Die Blockchain hat erste Praxistests im Handel bestanden. Welche weiteren Entwicklungen sind abzusehen?
Langfristig verfolgen wir das Ziel, einen Standard zum Palettenmanagement zu realisieren, an dem sich alle Unternehmen beteiligen können und der sich am Markt etabliert. Wir sind dabei, in einem ersten Schritt größere Unternehmen anzusprechen, sich an der Entwicklung zu beteiligen. Allerdings kommen sehr unterschiedliche Interessen zum Tragen, was die Abstimmung kompliziert macht. Am Ende wird es nur gelingen, wenn sich die Unternehmen einen Mehrwert versprechen und sich sowohl mit ihrem Know-how als auch finanziell einbringen. Grundlage der Blockchain ist gegenseitiges Vertrauen, da sie Datentransparenz schafft und sich dadurch die Zusammenarbeit grundlegend ändert. Wir verfolgen einen komplett neuen Ansatz und wollen die Beteiligten vereinen.

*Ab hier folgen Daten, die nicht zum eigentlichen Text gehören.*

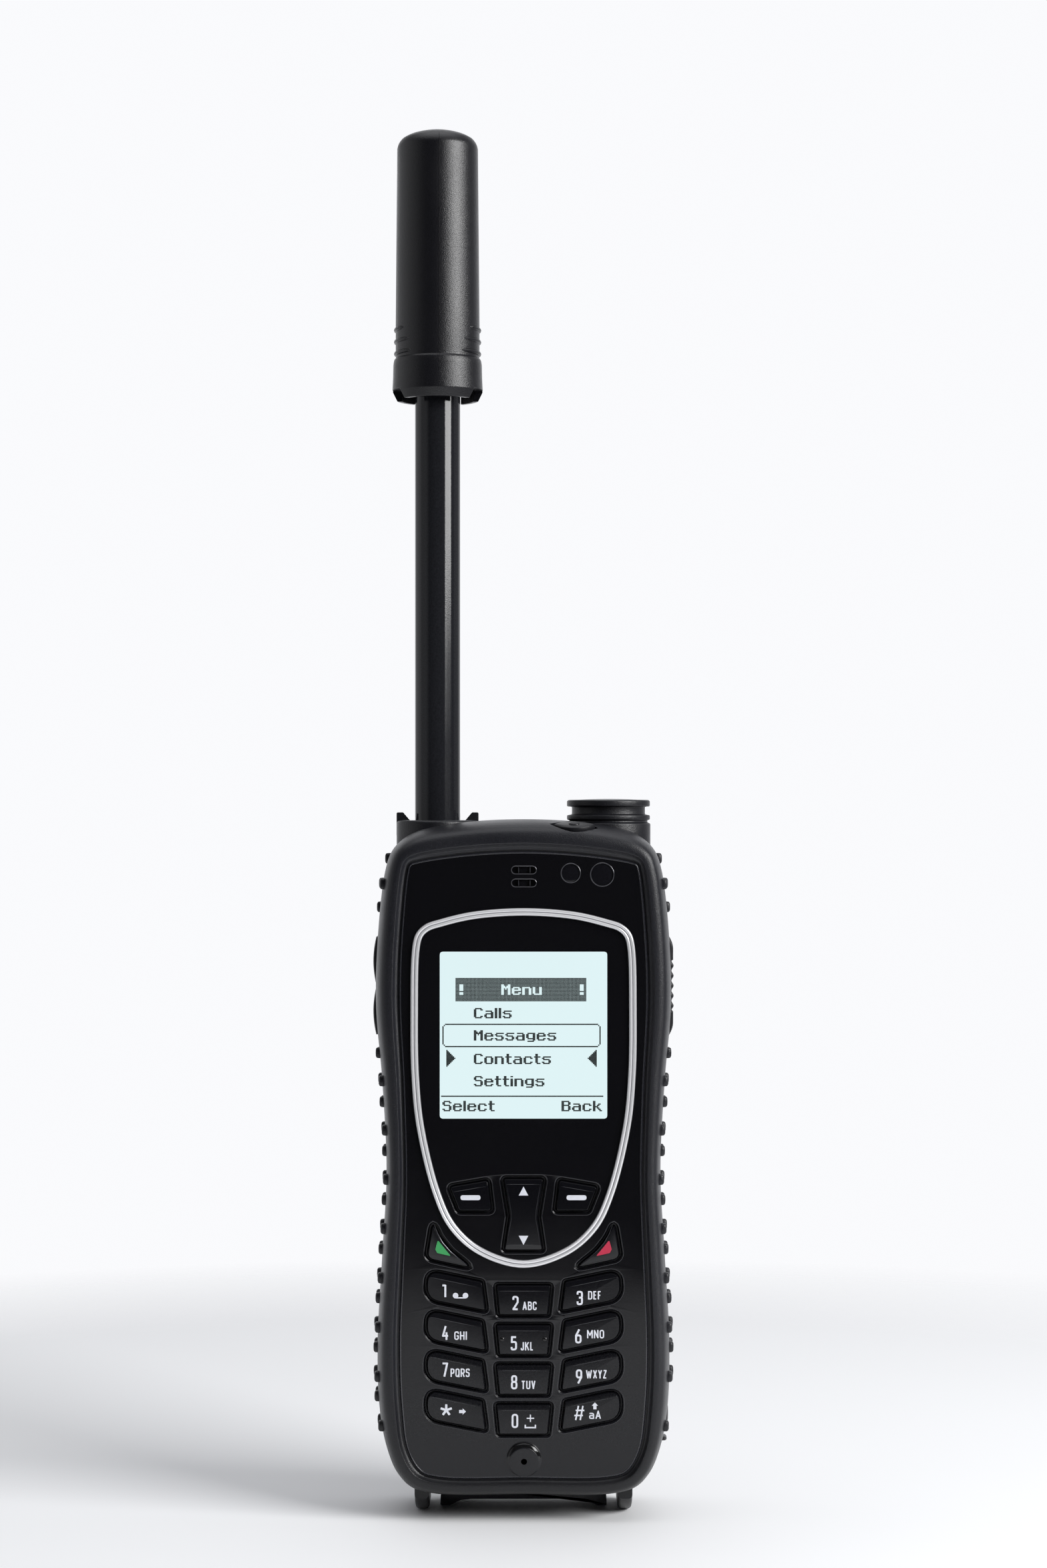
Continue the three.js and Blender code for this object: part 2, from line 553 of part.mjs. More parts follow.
// Connector cover: a rubber flap flush with the flank, with a pull lip and a raised oval
const coverBlock = box(
  [COVER.inner, COVER.y0 + GAP, COVER.z0 + GAP], [35, COVER.y1 - GAP, COVER.z1 - GAP],
);
const coverMiddle = { y: (COVER.y0 + COVER.y1) / 2, z: (COVER.z0 + COVER.z1) / 2 };
const coverOval = toSolid(new THREE.CylinderGeometry(1.6, 1.9, 2, 12).rotateZ(-Math.PI / 2)
  .scale(1, 1, 1.5).translate(28.3, coverMiddle.y, coverMiddle.z));
const pullLip = box(
  [27, coverMiddle.y - 2, COVER.z0 + GAP], [28.6, coverMiddle.y + 2, COVER.z0 + GAP + COVER.lip],
);
add(handset, 'connector_cover', joined([frameBlank.intersect(coverBlock), coverOval, pullLip]), 'rubber');

// ---------------------------------------------------------------- rear casing
function column(x0, x1, y0, y1, z0, z1) {
  return box([x0, y0, z0], [x1, y1, z1]);
}

// The battery's stepped outline, grown by a distance.
function batteryOutline(distance) {
  const { left, right, bottom, step, stepLeft, top } = BATTERY;
  const corners = [
    [left, bottom, 1.5], [right, bottom, 1.5], [right, top, 1.5], [stepLeft, top, 1.5],
    [stepLeft, step, 1], [left, step, 1.5],
  ];
  return rounded(grow(corners.map(([x, z]) => new THREE.Vector2(x, z)), distance)
    .map((p, i) => [p.x, p.y, corners[i][2]]), 2);
}

const screwHoles = SCREWS.flatMap(([x, z, seat]) => [
  turnedBack([[0, seat], [SCREW.head + GAP, seat], [SCREW.head + GAP, BEYOND_Y], [0, BEYOND_Y]], x, z, 10),
  turnedBack([[0, 3], [SCREW.shank + GAP, 3], [SCREW.shank + GAP, seat], [0, seat]], x, z, 10),
]);
const SPEAKER = { x: 0, z: 117.4, radius: 7.2, front: 5, back: 10.4 };
const speakerRoom = column(
  -9.4, 24, 3, SPEAKER.back + 0.8, SPEAKER.z - SPEAKER.radius, SPEAKER.z + SPEAKER.radius,
);
const speakerSlots = [-3, 0, 3].map((dz) => (
  column(-5, 5, SPEAKER.back, BEYOND_Y, SPEAKER.z + dz - 0.6, SPEAKER.z + dz + 0.6)
));
const mastChannel = toSolid(new THREE.CylinderGeometry(
  GUIDE.outer + GAP, GUIDE.outer + GAP, GUIDE.top - GUIDE.bottom + 3, ROUND_STEPS,
).rotateX(Math.PI / 2).translate(MAST.x, MAST.y, (GUIDE.top + GUIDE.bottom) / 2 + 1));
const latchRecess = column(
  LATCH.x0 - GAP, LATCH.x1 + GAP, LATCH.front - GAP, BEYOND_Y, LATCH.z0 - GAP, LATCH.z1 + LATCH.travel + GAP,
);
const CONTACTS = { x0: 3, x1: 12, z0: 85, z1: 89 };
const contactHole = column(CONTACTS.x0 - GAP, CONTACTS.x1 + GAP, 3, 8, CONTACTS.z0 - GAP, CONTACTS.z1 + GAP);
const barRecess = BASE_BAR.half - BASE_BAR.lug;
const baseBar = column(
  -BASE_BAR.half, BASE_BAR.half, BASE_BAR.y0, BASE_BAR.y1, BASE_BAR.bottom, BASE_BAR.top,
).add(column(
  -BASE_BAR.half, BASE_BAR.half, BAR_LEDGE.front, BASE_BAR.y1, BASE_BAR.bottom, BAR_LEDGE.top,
)).subtract(column(-barRecess, barRecess, 0, BEYOND_Y, BASE_BAR.bottom - 1, BASE_BAR.middle));
const SEAL = { outer: 0.52, inner: 0.78, front: 3.2, back: 5.2, top: 124 };
const sealRoom = prism(blend(bodyOutline, plateOutline, SEAL.outer - 0.06), 3, SEAL.back + GAP, [
  blend(bodyOutline, plateOutline, SEAL.inner + 0.06),
]);
const casingBlank = joined([
  loft(shellSections(CASING_SECTIONS)), baseBar,
  ...[-1, 1].map((side) => prism(ribOutline(side, 0), PARTING_Y + GAP, RIB.back)),
]);
add(handset, 'rear_casing', cutBy(casingBlank, [
  prism(batteryOutline(GAP), BAY_FLOOR_Y, BEYOND_Y), ...screwHoles, speakerRoom, ...speakerSlots,
  mastChannel, latchRecess, contactHole, sealRoom, ...cornerWells,
]), 'casing');

const sealRing = prism(blend(bodyOutline, plateOutline, SEAL.outer), SEAL.front, SEAL.back, [
  blend(bodyOutline, plateOutline, SEAL.inner),
]);
add(handset, 'casing_seal', sealRing.subtract(column(-30, 30, 0, 10, SEAL.top, 150)), 'silicone');

SCREWS.forEach(([x, z, seat], i) => {
  const top = seat + GAP;
  const tip = top - SCREW.length;
  const profile = [
    [0, tip], [SCREW.shank, tip], [SCREW.shank, top], [SCREW.head, top],
    [SCREW.head, top + SCREW.headHeight * 0.6], [SCREW.head * 0.7, top + SCREW.headHeight],
    [0, top + SCREW.headHeight],
  ];
  add(handset, `screw_${i + 1}`, turnedBack(profile, x, z, 10), 'steel');
});

// ---------------------------------------------------------------- antenna
add(antenna, 'antenna_mast', turned([
  [MAST.bore, MAST.bottom], [COLLAR_RADIUS, MAST.bottom], [COLLAR_RADIUS, MAST.bottom + 3],
  [MAST.radius, MAST.bottom + 3.4], [MAST.radius, MAST.top], [MAST.bore, MAST.top],
  [MAST.bore, MAST.bottom],
]), 'gloss');

const headShell = turned([
  [0, 272], [HEAD.bore, 272], [HEAD.bore, 234], [HEAD.skirtBore, 232], [HEAD.skirtBore, HEAD.bottom],
  ...HEAD_PROFILE,
]);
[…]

Werden auch Mittelständler partizipieren?
Größere mittelständische Unternehmen können sich an der Entwicklung beteiligen, sofern das zu ihrer IT-Strategie passt – man muss organisatorisch und technisch mit anderen zusammenarbeiten wollen. Kleinere Betriebe können sich eher noch ein bis zwei Jahre zurücklehnen und die Marktdurchdringung abwarten.
Wie sollten sich Einzelhändler auf die neue Technologie vorbereiten?
Sie sollten den Prozess des Konsortialaufbaus im Blick behalten, um zu gegebener Zeit zu partizipieren. In der Zwischenzeit ist Hausaufgabenmachen in Sachen Digitalisierung und Automatisierung angesagt. Natürlich geht das nicht ohne finanzielles Engagement, beispielsweise um das Lager und die Warenannahme mit WLAN auszustatten. Denn es nützt die schönste blockchainbasierte App nichts, wenn der anliefernden Partei kein Netzzugang gewährt werden kann, weil es – etwa aufgrund der Bauweise der genutzten Logistikimmobilien – keine Netzabdeckung gibt.